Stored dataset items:
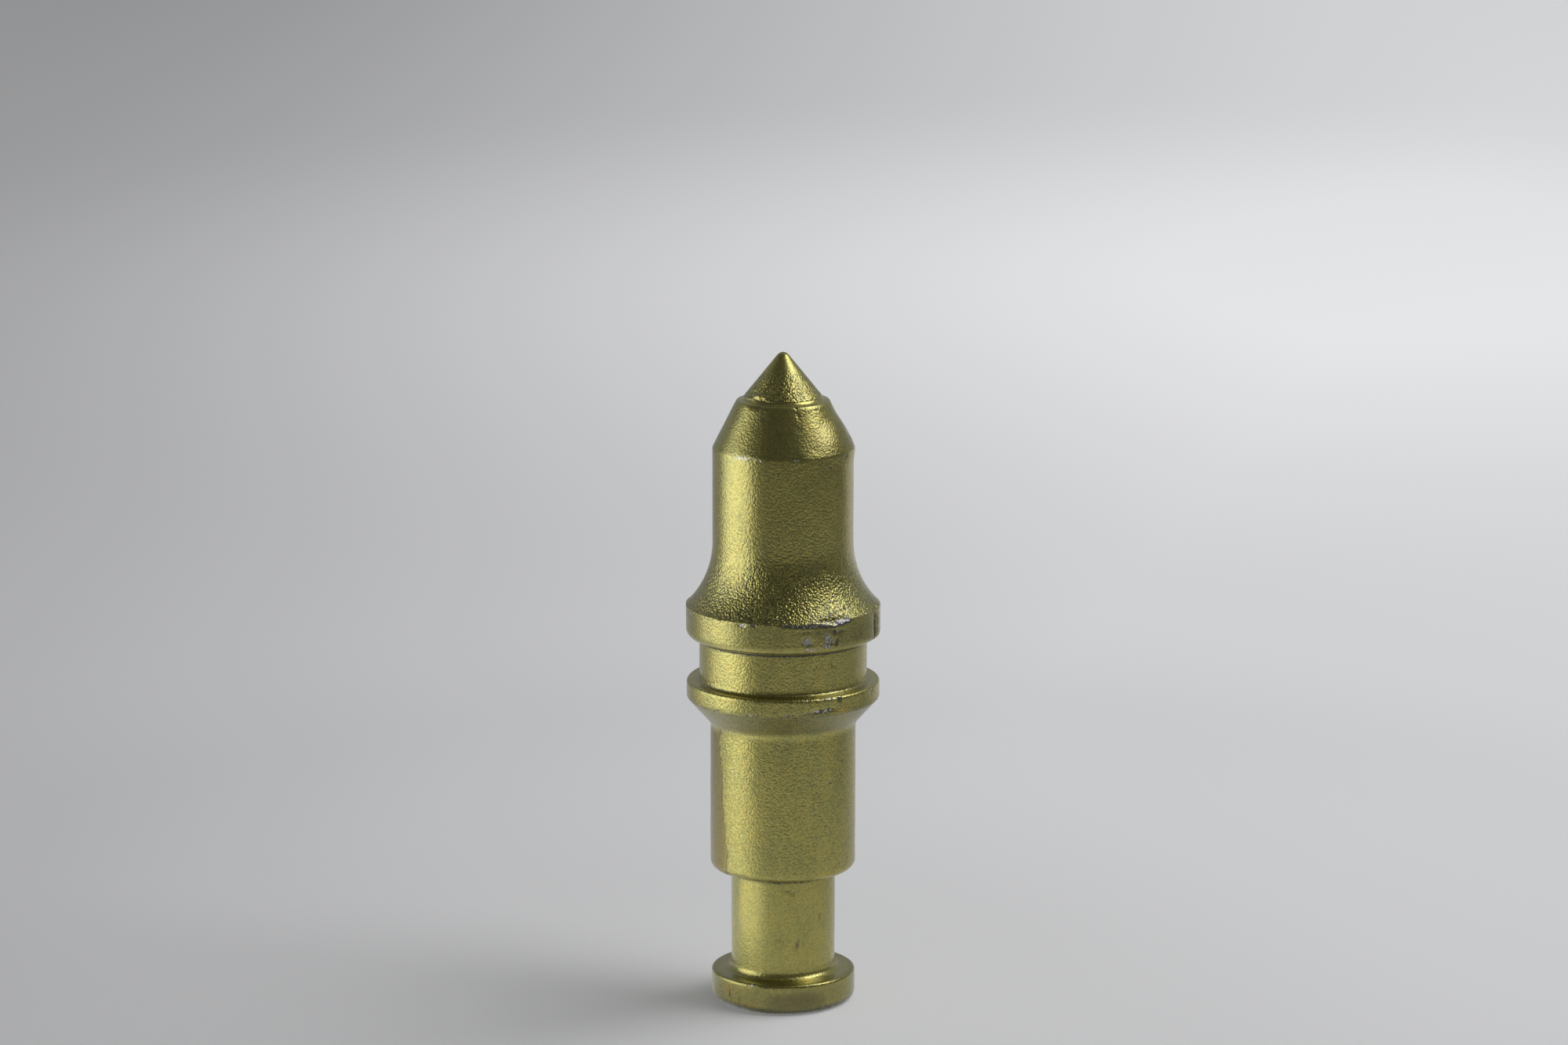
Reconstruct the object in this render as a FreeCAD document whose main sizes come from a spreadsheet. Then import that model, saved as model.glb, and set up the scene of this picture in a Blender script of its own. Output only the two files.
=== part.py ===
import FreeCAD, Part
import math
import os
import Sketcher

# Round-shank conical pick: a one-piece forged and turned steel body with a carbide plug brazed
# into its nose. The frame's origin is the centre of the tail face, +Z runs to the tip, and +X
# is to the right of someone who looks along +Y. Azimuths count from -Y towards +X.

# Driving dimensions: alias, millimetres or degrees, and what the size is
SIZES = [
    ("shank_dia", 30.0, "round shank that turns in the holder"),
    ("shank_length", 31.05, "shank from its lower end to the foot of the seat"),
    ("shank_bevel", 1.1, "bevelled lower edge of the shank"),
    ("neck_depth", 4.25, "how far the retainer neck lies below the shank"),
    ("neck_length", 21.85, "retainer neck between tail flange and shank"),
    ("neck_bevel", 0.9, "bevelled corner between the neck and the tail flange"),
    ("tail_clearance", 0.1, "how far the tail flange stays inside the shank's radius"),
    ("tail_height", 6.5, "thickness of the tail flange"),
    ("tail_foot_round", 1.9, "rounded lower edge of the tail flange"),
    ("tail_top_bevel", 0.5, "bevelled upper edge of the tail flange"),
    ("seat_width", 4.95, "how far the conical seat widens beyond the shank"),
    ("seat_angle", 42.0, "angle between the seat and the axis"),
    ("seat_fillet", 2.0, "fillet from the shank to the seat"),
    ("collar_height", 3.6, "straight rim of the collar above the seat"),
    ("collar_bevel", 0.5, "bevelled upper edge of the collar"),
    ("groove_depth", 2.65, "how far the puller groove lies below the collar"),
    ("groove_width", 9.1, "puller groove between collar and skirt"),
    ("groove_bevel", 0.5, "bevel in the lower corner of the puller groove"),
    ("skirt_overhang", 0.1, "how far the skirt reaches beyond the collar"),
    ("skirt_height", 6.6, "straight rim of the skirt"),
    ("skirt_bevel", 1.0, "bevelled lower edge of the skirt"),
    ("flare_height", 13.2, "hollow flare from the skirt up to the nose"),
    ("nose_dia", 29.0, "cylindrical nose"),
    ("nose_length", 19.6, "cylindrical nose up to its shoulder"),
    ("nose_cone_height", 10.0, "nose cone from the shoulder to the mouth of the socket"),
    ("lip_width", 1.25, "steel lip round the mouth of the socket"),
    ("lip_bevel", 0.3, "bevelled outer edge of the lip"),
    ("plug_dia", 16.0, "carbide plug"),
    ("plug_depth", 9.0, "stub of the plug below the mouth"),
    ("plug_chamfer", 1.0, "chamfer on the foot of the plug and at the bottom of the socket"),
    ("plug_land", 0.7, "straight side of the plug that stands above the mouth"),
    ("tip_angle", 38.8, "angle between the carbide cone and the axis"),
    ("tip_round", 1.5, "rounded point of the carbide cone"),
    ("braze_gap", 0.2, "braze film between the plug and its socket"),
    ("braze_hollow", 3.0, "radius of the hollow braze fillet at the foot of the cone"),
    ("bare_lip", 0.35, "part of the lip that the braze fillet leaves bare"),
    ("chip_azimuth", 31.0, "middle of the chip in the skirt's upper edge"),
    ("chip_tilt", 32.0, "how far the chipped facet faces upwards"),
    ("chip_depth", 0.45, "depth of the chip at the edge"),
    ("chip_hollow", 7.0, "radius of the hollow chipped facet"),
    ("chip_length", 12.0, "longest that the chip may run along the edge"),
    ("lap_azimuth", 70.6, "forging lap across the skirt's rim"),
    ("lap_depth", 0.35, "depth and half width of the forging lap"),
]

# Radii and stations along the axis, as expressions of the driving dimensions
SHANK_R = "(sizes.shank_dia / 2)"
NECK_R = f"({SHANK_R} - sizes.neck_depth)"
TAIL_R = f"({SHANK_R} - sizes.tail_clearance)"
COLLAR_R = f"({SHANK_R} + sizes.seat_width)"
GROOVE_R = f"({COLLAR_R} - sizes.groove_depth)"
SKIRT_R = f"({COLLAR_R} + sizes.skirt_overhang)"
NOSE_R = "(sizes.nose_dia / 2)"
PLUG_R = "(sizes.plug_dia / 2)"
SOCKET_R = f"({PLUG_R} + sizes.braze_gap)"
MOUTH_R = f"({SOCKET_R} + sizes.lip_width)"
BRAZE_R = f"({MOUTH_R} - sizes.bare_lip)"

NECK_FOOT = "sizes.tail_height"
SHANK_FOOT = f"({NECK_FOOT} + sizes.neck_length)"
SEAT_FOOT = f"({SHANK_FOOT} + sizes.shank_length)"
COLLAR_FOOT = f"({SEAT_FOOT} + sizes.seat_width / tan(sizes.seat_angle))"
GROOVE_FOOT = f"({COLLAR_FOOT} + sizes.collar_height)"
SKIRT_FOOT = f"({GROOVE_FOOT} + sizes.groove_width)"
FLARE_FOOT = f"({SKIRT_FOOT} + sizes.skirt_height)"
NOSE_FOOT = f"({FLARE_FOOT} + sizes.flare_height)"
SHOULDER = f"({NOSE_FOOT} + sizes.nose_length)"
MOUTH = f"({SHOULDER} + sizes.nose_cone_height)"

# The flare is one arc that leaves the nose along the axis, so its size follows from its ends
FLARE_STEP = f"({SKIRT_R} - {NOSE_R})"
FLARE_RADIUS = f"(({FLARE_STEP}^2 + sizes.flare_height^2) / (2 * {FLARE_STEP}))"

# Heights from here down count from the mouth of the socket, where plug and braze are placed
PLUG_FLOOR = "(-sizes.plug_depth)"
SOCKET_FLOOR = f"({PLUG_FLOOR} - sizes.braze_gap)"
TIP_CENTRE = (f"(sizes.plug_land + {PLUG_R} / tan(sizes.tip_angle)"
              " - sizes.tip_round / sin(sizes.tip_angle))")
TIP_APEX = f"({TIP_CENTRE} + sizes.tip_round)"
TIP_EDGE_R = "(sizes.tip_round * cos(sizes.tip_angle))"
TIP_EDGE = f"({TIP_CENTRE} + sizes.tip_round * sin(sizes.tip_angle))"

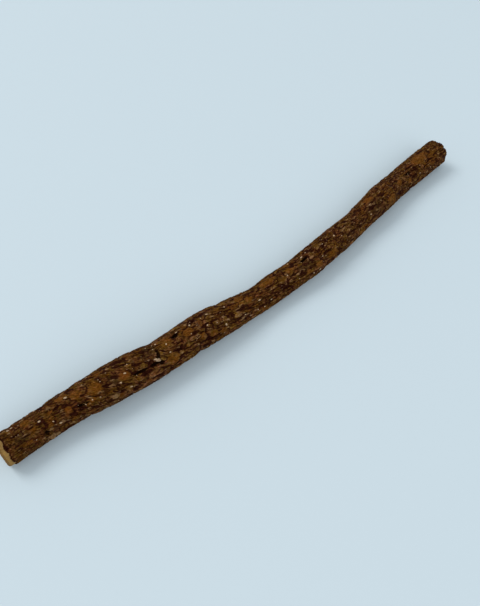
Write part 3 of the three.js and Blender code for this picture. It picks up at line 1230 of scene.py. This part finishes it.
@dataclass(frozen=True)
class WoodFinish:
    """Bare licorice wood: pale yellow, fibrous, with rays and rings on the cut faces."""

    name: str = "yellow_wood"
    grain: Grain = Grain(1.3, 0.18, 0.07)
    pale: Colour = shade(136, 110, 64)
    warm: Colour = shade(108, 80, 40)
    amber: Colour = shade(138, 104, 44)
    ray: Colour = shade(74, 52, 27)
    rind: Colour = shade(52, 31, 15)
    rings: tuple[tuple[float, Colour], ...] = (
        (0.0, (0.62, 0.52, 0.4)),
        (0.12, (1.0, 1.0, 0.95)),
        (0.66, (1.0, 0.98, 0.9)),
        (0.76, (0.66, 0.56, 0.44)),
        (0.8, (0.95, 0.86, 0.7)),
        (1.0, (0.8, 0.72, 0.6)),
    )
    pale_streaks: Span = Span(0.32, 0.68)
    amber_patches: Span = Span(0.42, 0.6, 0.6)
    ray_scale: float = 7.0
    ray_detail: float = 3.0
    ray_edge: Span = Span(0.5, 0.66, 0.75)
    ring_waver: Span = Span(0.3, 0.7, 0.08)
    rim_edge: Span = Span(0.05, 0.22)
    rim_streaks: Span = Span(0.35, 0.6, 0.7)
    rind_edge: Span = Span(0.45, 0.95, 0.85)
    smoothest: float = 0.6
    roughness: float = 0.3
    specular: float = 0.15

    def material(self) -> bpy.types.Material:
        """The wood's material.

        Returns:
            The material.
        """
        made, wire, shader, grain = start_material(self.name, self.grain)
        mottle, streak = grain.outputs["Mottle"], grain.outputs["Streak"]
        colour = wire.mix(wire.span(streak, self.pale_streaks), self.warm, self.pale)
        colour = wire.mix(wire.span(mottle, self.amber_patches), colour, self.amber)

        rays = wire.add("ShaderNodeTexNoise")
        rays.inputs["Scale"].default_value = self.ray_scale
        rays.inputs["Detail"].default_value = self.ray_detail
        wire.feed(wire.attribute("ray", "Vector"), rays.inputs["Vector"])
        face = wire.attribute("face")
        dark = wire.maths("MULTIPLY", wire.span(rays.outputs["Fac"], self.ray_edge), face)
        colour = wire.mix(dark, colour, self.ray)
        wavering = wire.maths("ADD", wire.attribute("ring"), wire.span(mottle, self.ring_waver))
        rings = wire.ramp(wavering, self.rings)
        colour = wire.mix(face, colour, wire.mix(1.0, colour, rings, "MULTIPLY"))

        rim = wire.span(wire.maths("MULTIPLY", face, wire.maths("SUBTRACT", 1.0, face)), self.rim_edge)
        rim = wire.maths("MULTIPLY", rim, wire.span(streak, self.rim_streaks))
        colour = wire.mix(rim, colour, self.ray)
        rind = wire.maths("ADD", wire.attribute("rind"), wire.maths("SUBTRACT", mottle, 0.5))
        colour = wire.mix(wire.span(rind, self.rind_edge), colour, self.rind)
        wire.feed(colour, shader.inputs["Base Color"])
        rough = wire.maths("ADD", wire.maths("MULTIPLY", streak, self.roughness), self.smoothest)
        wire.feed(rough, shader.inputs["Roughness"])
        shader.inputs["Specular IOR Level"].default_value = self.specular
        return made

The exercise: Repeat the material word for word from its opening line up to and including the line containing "# is to the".

Output below:
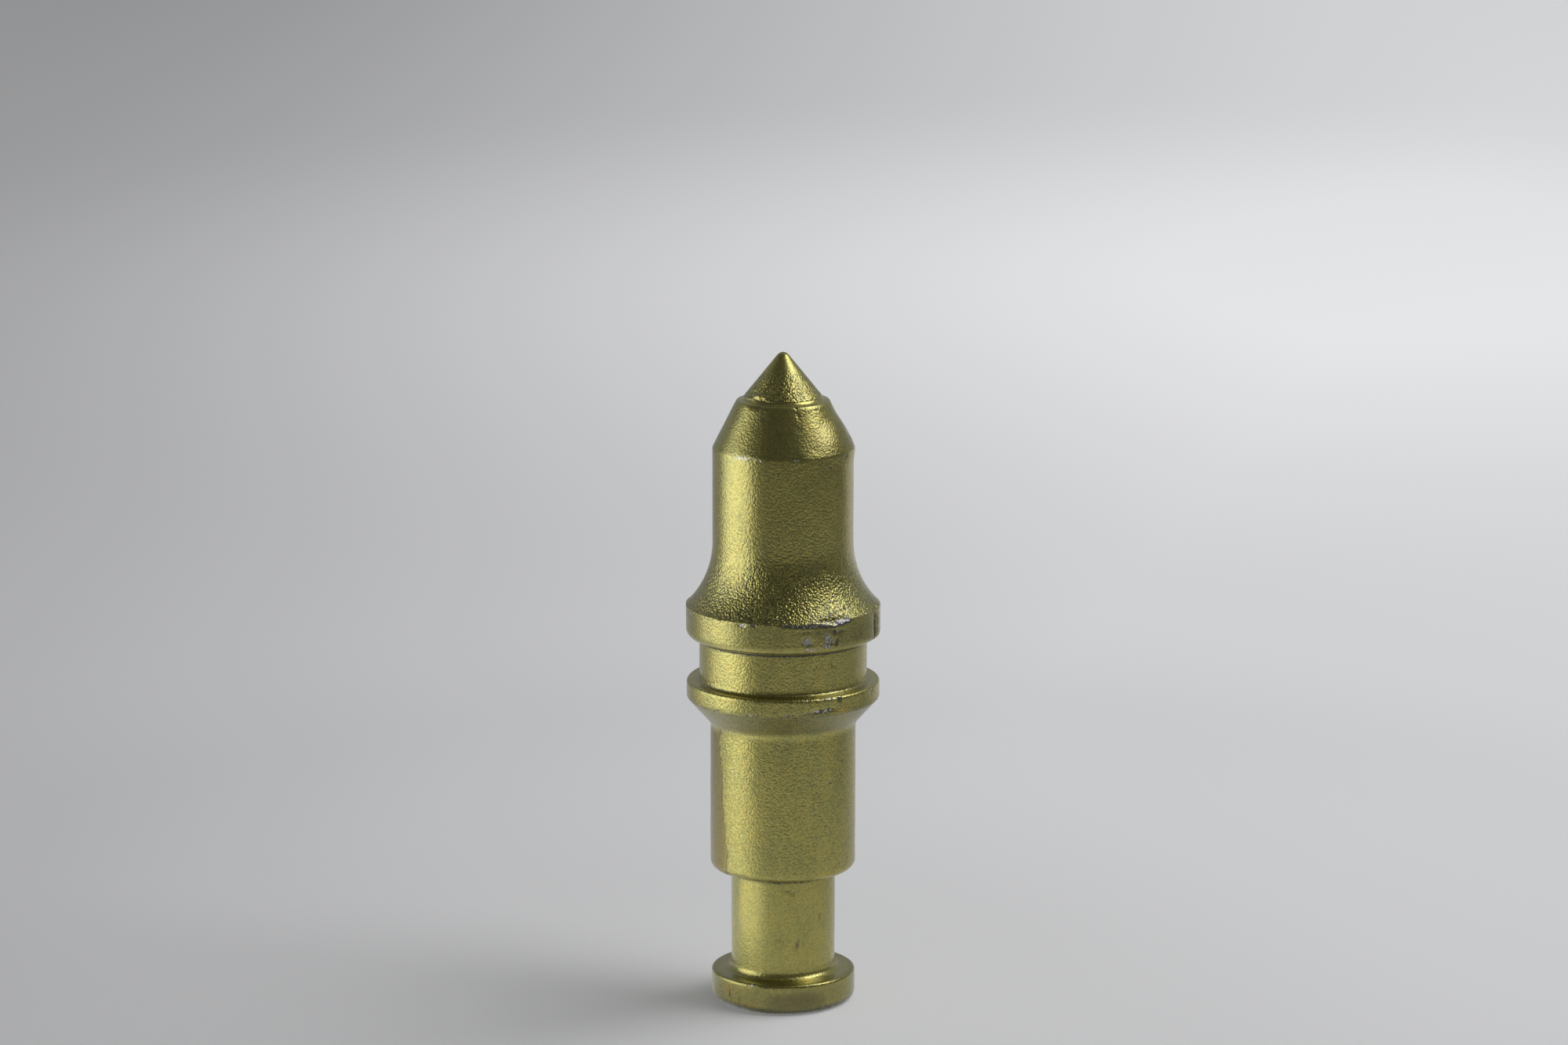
Reconstruct the object in this render as a FreeCAD document whose main sizes come from a spreadsheet. Then import that model, saved as model.glb, and set up the scene of this picture in a Blender script of its own. Output only the two files.
=== part.py ===
import FreeCAD, Part
import math
import os
import Sketcher

# Round-shank conical pick: a one-piece forged and turned steel body with a carbide plug brazed
# into its nose. The frame's origin is the centre of the tail face, +Z runs to the tip, and +X
# is to the right of someone who looks along +Y. Azimuths count from -Y towards +X.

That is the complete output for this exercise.